Jeff Buckley: You And I – Album Review

Ein geniales Vermächtnis des viel zu früh verstorbenen Jeff Buckley

von Gérard Otremba

Als 1997 die Nachricht vom Tode Jeff Buckleys durchsickerte, stand die Welt für zahlreiche Musikenthusiasten eine Zeit lang still. Im Alter von 30 Jahren ertrank Jeff Buckley am 29.05. jenes Jahres während der Aufnahmen zu seinem zweiten Album bei einem Badeunfall in Memphis. Ein tragisches Ende eines Künstlers, dem zu wenig Zeit vergönnt war, sein geniales Talent zur vollen Blüte entfalten zu können. Sein einziges zu Lebzeiten erschienenes Studioalbum Grace gehörte zu den aufregendsten Neuerscheinungen des Jahres 1994, Buckleys Version von Leonard Cohens „Hallelujah“ gehört mithin zu den besten Coversongs aller Zeiten, seine Stimme schien Steine erweichen zu können. Jeff Buckleys emotionale Tiefe übertraf alles andere aus den 90ern und erinnerte natürlich an seinen ebenfalls zu früh verstorbenen Vater Tim Buckley.

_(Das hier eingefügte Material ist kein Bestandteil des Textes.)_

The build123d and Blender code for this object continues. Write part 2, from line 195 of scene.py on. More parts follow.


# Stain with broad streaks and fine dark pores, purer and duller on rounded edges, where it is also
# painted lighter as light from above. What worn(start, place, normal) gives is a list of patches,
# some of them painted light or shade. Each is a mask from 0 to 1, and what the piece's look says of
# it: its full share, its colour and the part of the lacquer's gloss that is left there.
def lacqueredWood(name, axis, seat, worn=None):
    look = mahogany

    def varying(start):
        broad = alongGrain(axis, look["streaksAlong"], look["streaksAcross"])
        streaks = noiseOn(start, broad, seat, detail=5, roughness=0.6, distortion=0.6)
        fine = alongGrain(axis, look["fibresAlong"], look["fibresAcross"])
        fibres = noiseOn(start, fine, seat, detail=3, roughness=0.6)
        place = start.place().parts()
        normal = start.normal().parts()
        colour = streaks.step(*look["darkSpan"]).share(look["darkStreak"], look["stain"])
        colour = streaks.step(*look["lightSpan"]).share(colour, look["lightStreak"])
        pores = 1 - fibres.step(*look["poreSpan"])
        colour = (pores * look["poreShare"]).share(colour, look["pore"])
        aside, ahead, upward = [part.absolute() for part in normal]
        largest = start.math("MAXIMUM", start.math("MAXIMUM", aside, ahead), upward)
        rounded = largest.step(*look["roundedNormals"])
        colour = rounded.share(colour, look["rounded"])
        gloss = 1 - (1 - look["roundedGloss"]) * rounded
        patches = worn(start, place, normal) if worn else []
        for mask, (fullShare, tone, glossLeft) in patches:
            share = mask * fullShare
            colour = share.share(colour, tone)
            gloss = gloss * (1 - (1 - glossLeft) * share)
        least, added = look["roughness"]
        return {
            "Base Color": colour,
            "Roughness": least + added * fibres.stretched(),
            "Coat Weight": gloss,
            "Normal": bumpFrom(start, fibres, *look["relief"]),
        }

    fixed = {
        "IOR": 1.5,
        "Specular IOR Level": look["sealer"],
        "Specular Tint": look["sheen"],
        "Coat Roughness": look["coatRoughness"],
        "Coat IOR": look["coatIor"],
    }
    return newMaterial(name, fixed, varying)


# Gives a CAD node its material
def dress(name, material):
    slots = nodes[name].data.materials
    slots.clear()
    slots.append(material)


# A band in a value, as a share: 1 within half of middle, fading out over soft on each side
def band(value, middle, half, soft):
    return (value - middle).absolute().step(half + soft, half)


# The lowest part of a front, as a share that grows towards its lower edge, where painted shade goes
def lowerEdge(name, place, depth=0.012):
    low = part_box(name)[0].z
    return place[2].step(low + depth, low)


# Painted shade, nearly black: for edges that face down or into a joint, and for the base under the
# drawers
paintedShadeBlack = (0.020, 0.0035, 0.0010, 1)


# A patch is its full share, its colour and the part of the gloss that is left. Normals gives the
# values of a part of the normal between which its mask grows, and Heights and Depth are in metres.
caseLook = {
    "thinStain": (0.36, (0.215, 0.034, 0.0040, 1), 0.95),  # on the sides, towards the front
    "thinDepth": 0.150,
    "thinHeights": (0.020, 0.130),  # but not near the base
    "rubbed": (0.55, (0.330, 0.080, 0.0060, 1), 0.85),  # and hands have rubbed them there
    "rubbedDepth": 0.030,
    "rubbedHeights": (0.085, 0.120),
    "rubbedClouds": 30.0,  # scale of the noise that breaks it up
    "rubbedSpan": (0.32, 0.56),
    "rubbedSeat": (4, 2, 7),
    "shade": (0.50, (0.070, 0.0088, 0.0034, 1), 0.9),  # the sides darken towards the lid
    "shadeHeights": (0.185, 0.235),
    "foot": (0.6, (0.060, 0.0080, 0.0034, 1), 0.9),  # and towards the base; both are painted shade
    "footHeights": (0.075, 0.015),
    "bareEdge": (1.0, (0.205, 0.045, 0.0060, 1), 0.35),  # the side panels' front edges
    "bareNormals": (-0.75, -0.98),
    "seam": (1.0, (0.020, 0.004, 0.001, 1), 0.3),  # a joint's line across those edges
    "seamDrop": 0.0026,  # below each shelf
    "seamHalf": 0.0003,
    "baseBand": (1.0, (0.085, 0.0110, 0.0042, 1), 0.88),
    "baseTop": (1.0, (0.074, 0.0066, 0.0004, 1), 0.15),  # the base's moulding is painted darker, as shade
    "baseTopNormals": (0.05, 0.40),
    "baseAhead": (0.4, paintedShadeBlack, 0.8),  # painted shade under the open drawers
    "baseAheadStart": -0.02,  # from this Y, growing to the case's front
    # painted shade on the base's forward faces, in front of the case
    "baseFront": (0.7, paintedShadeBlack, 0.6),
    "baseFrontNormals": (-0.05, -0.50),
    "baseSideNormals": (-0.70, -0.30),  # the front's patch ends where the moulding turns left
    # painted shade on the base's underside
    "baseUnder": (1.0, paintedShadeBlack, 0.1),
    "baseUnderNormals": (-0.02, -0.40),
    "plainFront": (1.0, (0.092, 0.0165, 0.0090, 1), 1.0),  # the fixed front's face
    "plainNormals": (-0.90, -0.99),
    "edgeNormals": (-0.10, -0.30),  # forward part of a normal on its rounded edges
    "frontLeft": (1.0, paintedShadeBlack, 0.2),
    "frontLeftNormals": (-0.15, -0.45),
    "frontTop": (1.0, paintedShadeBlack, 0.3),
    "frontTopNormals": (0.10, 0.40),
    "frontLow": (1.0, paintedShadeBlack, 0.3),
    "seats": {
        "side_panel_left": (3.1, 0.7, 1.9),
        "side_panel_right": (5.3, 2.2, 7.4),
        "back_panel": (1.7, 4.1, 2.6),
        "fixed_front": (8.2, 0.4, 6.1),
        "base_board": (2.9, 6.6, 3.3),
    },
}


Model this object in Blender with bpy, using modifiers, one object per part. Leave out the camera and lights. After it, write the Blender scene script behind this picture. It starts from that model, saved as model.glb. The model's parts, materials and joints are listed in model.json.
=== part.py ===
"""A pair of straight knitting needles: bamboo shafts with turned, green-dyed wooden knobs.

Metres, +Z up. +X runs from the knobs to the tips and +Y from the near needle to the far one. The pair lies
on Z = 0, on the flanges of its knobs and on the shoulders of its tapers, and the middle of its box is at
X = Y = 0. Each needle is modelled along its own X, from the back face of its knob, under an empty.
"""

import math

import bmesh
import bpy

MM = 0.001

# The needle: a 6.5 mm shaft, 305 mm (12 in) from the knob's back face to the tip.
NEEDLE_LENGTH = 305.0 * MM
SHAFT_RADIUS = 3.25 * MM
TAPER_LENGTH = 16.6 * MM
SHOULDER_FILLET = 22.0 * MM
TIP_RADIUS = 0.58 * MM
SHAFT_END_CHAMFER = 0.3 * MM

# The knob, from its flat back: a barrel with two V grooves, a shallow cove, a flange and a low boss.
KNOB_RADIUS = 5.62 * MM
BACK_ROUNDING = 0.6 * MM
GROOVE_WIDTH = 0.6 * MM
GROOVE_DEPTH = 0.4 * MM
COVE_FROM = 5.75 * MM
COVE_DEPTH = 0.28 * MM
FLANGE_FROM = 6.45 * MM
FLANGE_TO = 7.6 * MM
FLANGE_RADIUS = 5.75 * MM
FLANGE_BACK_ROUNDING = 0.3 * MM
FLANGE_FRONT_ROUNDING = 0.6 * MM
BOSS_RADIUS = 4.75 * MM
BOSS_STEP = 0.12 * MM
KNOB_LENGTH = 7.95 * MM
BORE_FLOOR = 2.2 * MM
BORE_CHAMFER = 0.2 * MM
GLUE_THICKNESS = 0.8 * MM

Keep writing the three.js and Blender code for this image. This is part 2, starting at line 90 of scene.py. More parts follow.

Bereits kurz vor der Veröffentlichung von Grace ließ Buckley sein Potential mit der EP Live At Sin-é aufblitzen, wo er mit einer wahnsinnig genialen, zehn-minütigen Interpretation des Van Morrison-Klassikers „The Way Young Lovers Do“ die Hörer in seinen Bann zog. Die Songs auf You And I hat Jeff Buckley im Februar und November 1993 allein mit Gitarre in New York aufgenommen und bis auf seine beiden Eigenkompositionen „Grace“ und „Dream Of You And I“ versammelt das Album acht bisher unveröffentlichte Coverversionen, die erst vor wenigen Jahren bei den Vorbereitungen zu der Jubiläumsausgabe von Grace auftauchten und die Buckleys Klasse als Sänger, Gitarrist und Interpret unter Beweis stellen.

Mehr Soul kann auch Bob Dylan seinem meisterhaften „Just Like A Woman“ nicht einhauchen, man lauscht sofort ehrfurchtsvoll und gespannt Buckleys Stimme, die fesselt und in die tiefsten Seelenregionen vorstößt. Ähnlich überragend wie seine „Hallelujah“-Fassung. Funk im Alleingang? Für Buckley kein Problem mit „Everyday People“ von Sly And The Family Stone. Die Intimität und Intensität seiner Songs „Grace“ und „Dream Of You And I“ sowie „Calling You“ von Jevetta Steele und „Don’t Let The Sun Catch You Cryin‘“ von Louis Jordan ist kaum noch auszuhalten. Vergleichsweise als beschwingt und leichtfüßig zu bezeichnen ist sein The Smiths-Cover „The Boy With The Thorn In His Side“ und mit dem Bukka White-Traditional-Blues „Poor Boy Long Way From Home“ treibt Buckley uns um Jahrzehnte in die Zeit vor dem Rock’n’Roll zurück.

Und wer konnte schon ein Klagelied bewegender anstimmen als Jeff Buckley? In Led Zeppelins „Night Flight“ lotet er alle seine stimmlichen Möglichkeiten aus, und die machen eine ganz kirre. Den großen Romantiker gibt Buckley beim zweiten Smiths-Cover „I Know It’s Over“ und alle schmachten dahin. You And I ist wahrscheinlich das letzte Vermächtnis eines der genialsten aller zu früh verstorbenen Rock-Musiker. Ein Schatz voller erdrückender Schönheit, den viele, sehr viele Menschen würdigen sollten.

„You And I“ von Jeff Buckley ist am 11.03.2016 bei Columbia / Legacy / Sony Music erschienen.